A year and a half later, I was a fourteen year old at Life Action family camp in Michigan. I would be at the secluded Christian camp for three weeks. It was a gladly accepted break from my life. My best friend had recently taken herself out of my life for reasons I still do not know, and my priorities in life were sadly misplaced. The speaker for the first two weeks at camp was a splendid speaker who preached about the power of prayer and the importance of reading the Bible. He challenged those who weren't reading their Bibles to read three chapters of John for seven days. I committed myself to reading my Bible. It took my nearly two weeks to finish John, but I did. I was enamored with how wonderful the Bible truly was. It was as if for the first time, God had opened my eyes to how sweetly majestic His Word was. Even though I had "walked down the aisle" and "accepted Jesus into my heart" as an eight year old, I never knew or loved Jesus, yet alone give my life and undying love to Him.

At the exact time that I was challenged to read my Bible, I began to read a book written by dc Talk. Titled Jesus Freaks 2: Revolutionaries, it was a book about Christian groups and individuals that changed the course history.
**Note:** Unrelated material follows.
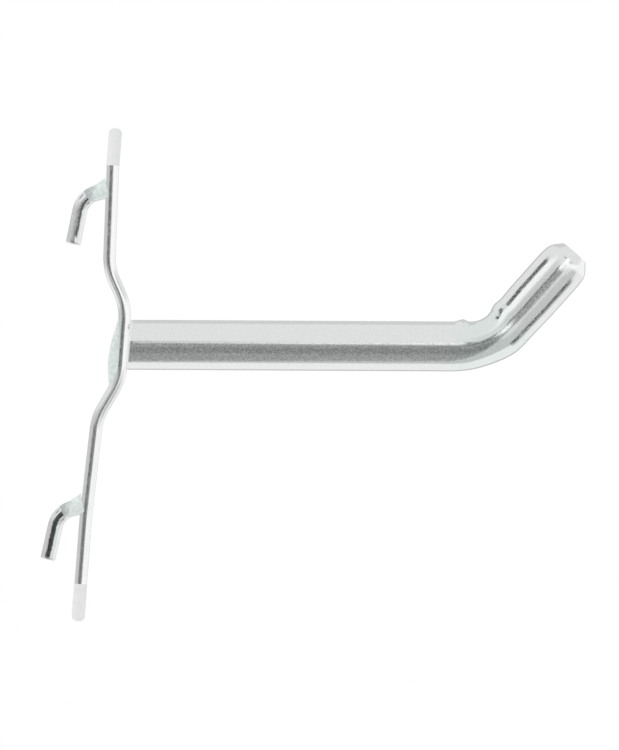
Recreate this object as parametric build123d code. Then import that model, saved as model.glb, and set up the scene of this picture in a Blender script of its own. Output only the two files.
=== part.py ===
from build123d import *
import os
from math import atan2, cos, degrees, radians, sin, tan

# Single tool-panel hook: a bent tube welded to an upright wire, which hangs in
# two panel holes by two round pegs. Millimetres throughout.
# X runs out of the panel along the arm, Y across it, Z up. The panel's face is
# the plane X = 0, and the origin is where the upper peg passes through it.

# Back wire, seen from the side. Its straight ends lie on the panel.
wire_diameter = 4.0
wire_above_pegs = 19.4       # its ends, beyond the upper and the lower peg
wire_below_pegs = 35.5
upper_lean_start = 9.0       # the straight ends reach this far in from the pegs
lower_lean_start = 2.9
upper_foot_forward = 1.3     # how far the wire has leant out where it swings out
lower_foot_forward = 1.2
bulge_forward = 7.6          # how far the middle stands out from the ends
bulge_above_arm = 12.1       # corners of the bulge, before they are rounded
bulge_below_arm = 11.1
upper_swing_height = 11.9    # from a corner of the bulge to its foot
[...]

The vast majority of these world changers ended their lives in martyrdom. It was in this book, and it's predecessor Jesus Freaks: Martyrs, that I saw an entirely new face in Jesus and Christianity. It was no longer about attending church, getting the answers right in Sunday School, or singing the songs in church. It became simply loving Jesus with all of my heart.

And what since then have I learned about Jesus by reading my Bible? I've learned how to deal with the impossible feat of carrying my cross every day. I've learned how to love someone even though I get nothing in return. I've learned how to align my priorities and my dreams with God's plan for my life. But the most important thing I have learned is that love is the glue that binds us all together. Love is the reason families stick together through hard times. Love is why churches reach out to devastated communities. Love is the reason why friends come together. Love is the reason that God died. God died for me. And for you.